Pat Conroy Ignores Critics, And So Can We

South_Carolina_flag_mapOne of my favorite novelists, Pat Conroy, has written a couple of memoirs that explore the roots of his fiction. The latest one, The Death of Santini, tackles the most painful source of his inspiration, the brutal treatment he and his siblings suffered at the hands of their father, a Marine Corps fighter pilot.

Conroy was always destined to be controversial, with such an array of dark and violent subjects to choose from. His first book, The Boo, was originally self-published (something we indies can take to heart). His second, The Water Is Wide, described his experience as an inexperienced teacher in an impoverished African American elementary school. His methods got him fired after a year, and his indictment of the segregated school system provoked a fair amount of outrage in the South. Since then, Conroy has continued to deal with the hot topics that roiled the nation during the 1960s, such as southern racism, civil rights, and the Vietnam War. He also tackles the most personally sensitive topic imaginable: his own experiences with mental illness, including the psychosis of a sister, the suicide of a brother, and his own periodic breakdowns.

Conroy’s writing tends to be lush and metaphor-filled, something that many so-called experts frown on. Certainly we indies get slammed if we’re perceived to be too flowery. That’s why I was delighted to read his blast against the naysayers: “I trained myself to be unafraid of critics, and I’ve held them in high contempt since my earliest days as a writer because their work seems pinched and sullen and paramecium-souled.”

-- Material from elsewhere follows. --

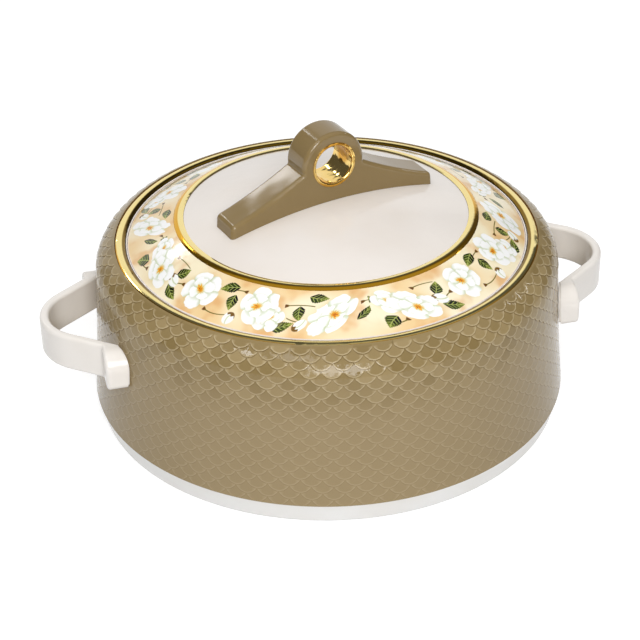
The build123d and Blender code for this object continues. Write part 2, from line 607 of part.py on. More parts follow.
def make_lid_screws():
    seat = lid_screw_seat() - SEAT_GAP - WASHER_THICKNESS
    tip = dome_height(LID_SCREW_SPACING, 0) + LID_SCREW_GRIP
    screw = rod(LID_SCREW_RADIUS, seat, tip) + rod(LID_SCREW_HEAD_RADIUS, seat - LID_SCREW_HEAD, seat)
    screw = fillet(screw.edges().sort_by(Axis.Z)[0], SCREW_HEAD_ROUND)
    return Compound(children=[place * screw for place in lid_screw_places()])


def make_lid_washers():
    top = lid_screw_seat() - SEAT_GAP
    washer = rod(LID_WASHER_RADIUS, top - WASHER_THICKNESS, top)
    washer -= rod(LID_SCREW_RADIUS + SCREW_GAP, top - 2 * WASHER_THICKNESS, top + WASHER_THICKNESS)
    return Compound(children=[place * washer for place in lid_screw_places()])


def eye_cylinder(radius, depth):
    """Cylinder across the bar, through the ring's middle."""
    return Pos(0, 0, EYE_CENTRE) * Rot(90, 0, 0) * Cylinder(radius, depth)


def lid_handle_face():
    """Front outline of the lid's handle: the bar, ending below the dome, and its ring."""
    end_under = dome_height(BAR_HALF_LENGTH, 0)
    end_top = end_under + BAR_END_HEIGHT
    root_top = DOME_TOP + BAR_TOP_AT_RING
    root = sqrt(EYE_RADIUS ** 2 - (root_top - EYE_CENTRE) ** 2) - SEAT_GAP
    tip = BAR_HALF_LENGTH - BAR_END_SLANT
    middle = ((tip + root) / 2, (end_top + root_top) / 2 - BAR_TOP_HOLLOW)
    floor = end_under - BAR_END_HEIGHT
    edges = [Line((-root, root_top), (root, root_top))]
    edges.append(Line((-BAR_HALF_LENGTH, floor), (BAR_HALF_LENGTH, floor)))
    for side in (-1, 1):
        top = ThreePointArc((side * root, root_top), (side * middle[0], middle[1]), (side * tip, end_top))
        edges += [top, Line(top @ 1, (side * BAR_HALF_LENGTH, floor))]
    face = make_face(edges) + Pos(0, EYE_CENTRE) * Circle(EYE_RADIUS)
    for side in (-1, 1):
        corner = face.vertices().sort_by_distance((side * tip, end_top, 0))[0]
        face = fillet(corner, BAR_CORNER_ROUND)
        crease = face.vertices().sort_by_distance((side * root, root_top, 0))[0]
        face = fillet(crease, BAR_CREASE_ROUND)
    return face


def make_lid_handle():
    blank = extrude(Plane.XZ * lid_handle_face(), BAR_WIDTH / 2, both=True)
    floor = blank.bounding_box().min.Z
    rims = [edge for edge in blank.edges() if abs(edge.center().Y) > BAR_WIDTH / 2 - PICK]
    rims = [edge for edge in rims if edge.center().Z > floor + PICK]
    handle = fillet(rims, BAR_EDGE_ROUND)
    handle -= eye_cylinder(EYE_HOLE, 2 * BAR_WIDTH)
    handle -= Pos(0, 0, DOME_Z) * Sphere(DOME_ROUND + SEAT_GAP)
    handle = Rot(0, 0, BAR_TURN) * handle
    tip_height = dome_height(LID_SCREW_SPACING, 0) + LID_SCREW_GRIP + SEAT_GAP
    for place in lid_screw_places():
        handle -= place * rod(LID_SCREW_RADIUS + SCREW_GAP, 0, tip_height)
    return handle


def make_handle_bush():
    outer = EYE_HOLE - SEAT_GAP
    lip_thickness = BUSH_PROUD - SEAT_GAP
    lip_middle = (BAR_WIDTH + SEAT_GAP + BUSH_PROUD) / 2
    bush = eye_cylinder(outer, BAR_WIDTH + 2 * BUSH_PROUD)
    for side in (-1, 1):
        bush += Pos(0, side * lip_middle, 0) * eye_cylinder(outer + BUSH_LIP, lip_thickness)
    bush -= eye_cylinder(outer - BUSH_WALL, 2 * BAR_WIDTH)
    bore_ends = bush.edges().filter_by(GeomType.CIRCLE).sort_by(SortBy.RADIUS)[:2]
    return Rot(0, 0, BAR_TURN) * fillet(bore_ends, BUSH_ROUND)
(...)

A paramecium-souled critic! Has anyone ever put it better? I’m certainly not knocking constructive criticism, which authors need, but haven’t we all encountered our share of these paramecium souls? Don’t we know what it is to be willfully misunderstood by readers who refuse to suspend disbelief long enough to accept our vision? That kind of automatic dismissal precludes thoughtful judgment and lends itself to nit-picking. And don’t even get me started on the hordes of anonymous trolls who feel qualified to write a “review” based on a two-minute skimming.

Conroy also goes on to explain why he doesn’t write reviews, or at least bad ones: “I made the decision to never write a critical dismissal of the works of another brother or sister writer, and I’ve lived up to that promise to myself. No writer has suffered over morning coffee because of the savagery of my review of his or her latest book, and no one ever will.” We could all take a lesson from those words: a thoughtful critique is one thing, a hatchet job quite another.

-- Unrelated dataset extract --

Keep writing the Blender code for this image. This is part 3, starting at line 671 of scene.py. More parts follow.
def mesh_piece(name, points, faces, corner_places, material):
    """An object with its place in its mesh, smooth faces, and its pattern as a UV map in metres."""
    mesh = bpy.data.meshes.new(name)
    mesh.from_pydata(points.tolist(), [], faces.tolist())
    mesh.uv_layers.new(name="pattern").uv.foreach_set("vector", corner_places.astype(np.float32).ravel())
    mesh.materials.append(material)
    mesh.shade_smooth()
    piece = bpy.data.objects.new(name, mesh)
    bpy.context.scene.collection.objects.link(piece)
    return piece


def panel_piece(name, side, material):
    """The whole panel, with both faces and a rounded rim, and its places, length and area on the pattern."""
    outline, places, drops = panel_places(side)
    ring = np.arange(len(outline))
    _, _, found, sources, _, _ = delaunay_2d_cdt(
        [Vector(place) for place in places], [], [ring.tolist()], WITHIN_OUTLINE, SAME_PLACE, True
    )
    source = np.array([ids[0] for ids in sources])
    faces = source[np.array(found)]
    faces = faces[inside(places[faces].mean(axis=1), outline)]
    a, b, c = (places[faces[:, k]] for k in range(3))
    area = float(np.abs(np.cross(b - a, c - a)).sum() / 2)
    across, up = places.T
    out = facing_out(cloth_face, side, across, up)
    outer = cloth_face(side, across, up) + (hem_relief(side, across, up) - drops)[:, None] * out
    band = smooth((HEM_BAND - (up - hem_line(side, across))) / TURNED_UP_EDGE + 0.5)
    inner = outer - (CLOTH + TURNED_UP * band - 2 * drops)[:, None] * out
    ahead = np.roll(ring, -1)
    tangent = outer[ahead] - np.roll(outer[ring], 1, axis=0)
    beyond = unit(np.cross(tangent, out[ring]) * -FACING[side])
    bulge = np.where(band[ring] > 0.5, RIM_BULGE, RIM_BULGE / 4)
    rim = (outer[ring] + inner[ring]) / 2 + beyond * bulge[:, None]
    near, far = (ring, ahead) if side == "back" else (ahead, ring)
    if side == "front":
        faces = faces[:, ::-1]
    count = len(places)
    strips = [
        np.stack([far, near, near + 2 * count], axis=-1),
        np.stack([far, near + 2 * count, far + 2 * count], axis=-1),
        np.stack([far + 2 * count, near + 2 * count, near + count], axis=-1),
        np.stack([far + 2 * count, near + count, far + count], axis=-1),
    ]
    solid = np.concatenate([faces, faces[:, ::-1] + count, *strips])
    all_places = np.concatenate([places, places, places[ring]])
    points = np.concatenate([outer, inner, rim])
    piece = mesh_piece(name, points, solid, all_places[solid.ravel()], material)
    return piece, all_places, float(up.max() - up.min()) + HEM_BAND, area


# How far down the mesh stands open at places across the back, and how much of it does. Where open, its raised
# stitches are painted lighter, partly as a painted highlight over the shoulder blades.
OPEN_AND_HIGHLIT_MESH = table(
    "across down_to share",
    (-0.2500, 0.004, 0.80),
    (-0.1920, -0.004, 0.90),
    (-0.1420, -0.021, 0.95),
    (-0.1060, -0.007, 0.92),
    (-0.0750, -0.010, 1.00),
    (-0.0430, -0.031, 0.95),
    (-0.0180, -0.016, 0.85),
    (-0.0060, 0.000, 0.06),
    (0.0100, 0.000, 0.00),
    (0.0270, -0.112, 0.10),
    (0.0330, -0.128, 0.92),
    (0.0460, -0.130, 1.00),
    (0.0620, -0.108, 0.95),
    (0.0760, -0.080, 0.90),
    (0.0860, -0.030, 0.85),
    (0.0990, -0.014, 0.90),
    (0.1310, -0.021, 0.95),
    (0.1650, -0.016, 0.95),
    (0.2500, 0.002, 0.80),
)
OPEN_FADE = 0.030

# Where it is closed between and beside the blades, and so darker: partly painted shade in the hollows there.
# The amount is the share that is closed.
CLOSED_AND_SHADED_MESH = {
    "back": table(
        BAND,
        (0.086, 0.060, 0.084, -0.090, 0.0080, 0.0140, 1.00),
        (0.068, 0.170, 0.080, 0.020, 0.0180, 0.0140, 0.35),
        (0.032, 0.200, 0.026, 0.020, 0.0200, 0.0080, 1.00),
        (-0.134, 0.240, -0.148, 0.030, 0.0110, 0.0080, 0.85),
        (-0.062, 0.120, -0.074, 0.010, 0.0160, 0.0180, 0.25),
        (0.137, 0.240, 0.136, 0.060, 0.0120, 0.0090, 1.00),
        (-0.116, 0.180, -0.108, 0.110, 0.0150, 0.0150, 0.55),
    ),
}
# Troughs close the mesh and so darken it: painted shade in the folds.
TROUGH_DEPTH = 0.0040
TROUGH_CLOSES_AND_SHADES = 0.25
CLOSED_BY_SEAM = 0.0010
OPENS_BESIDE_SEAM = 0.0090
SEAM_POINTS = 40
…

5 thoughts on “Pat Conroy Ignores Critics, And So Can We

  1. I couldn’t agree more. Not every reader is going to understand our work because not all of our thoughts are ideas are catered toward everyone. Like Conroy, I too, don’t believe in writing negative reviews. If I don’t enjoy reading something, I simply won’t write the review or will try to find something, small as it may be, to make it somewhat positive. We are all in this together so brotherly love and support are musts.

    1. I’m like you. I won’t slam a fellow writer, and I was glad to find out that an author of Pat Convoy’s stature feels the same way. Actually, his disdain for critics probably contributed to his success, by allowing him to make his own way fearlessly.

  2. I don’t understand people who decide they don’t like a book, and proceed to slash it in a review.

    If I don’t like a book, I just stop reading it.

    On the other hand, negative reviews that are themselves well-written – and supported by appropriate quotes from the work in question – can be a delight to read, and help make the decision to read or skip a book.

    I don’t have to write the mean-spirited reviews – because there are plenty of people happy to write them. Funnily enough, some of those reviews tell me exactly what I want to know about the book – to read it. It takes all kinds of reviewers, but I have little time and energy, so I spend it carefully where I think it might do the most good.

    1. I have gotten some useful advice from negative reviews, but they are only useful if they are based on a thorough reading of the book. “I read the first few pages and couldn’t go on” does not help anybody.

      1. Nor is “too many big words.”

        But that’s a good one to have. Other people will read that review, and decide to read the book or not, depending on whether they like or dislike big words (I deliberately put ‘solitudinarian’ in the description, and have left it there, because some people have told me they love it, and it warns the others; it’s perfectly clear in context – which is also deliberate).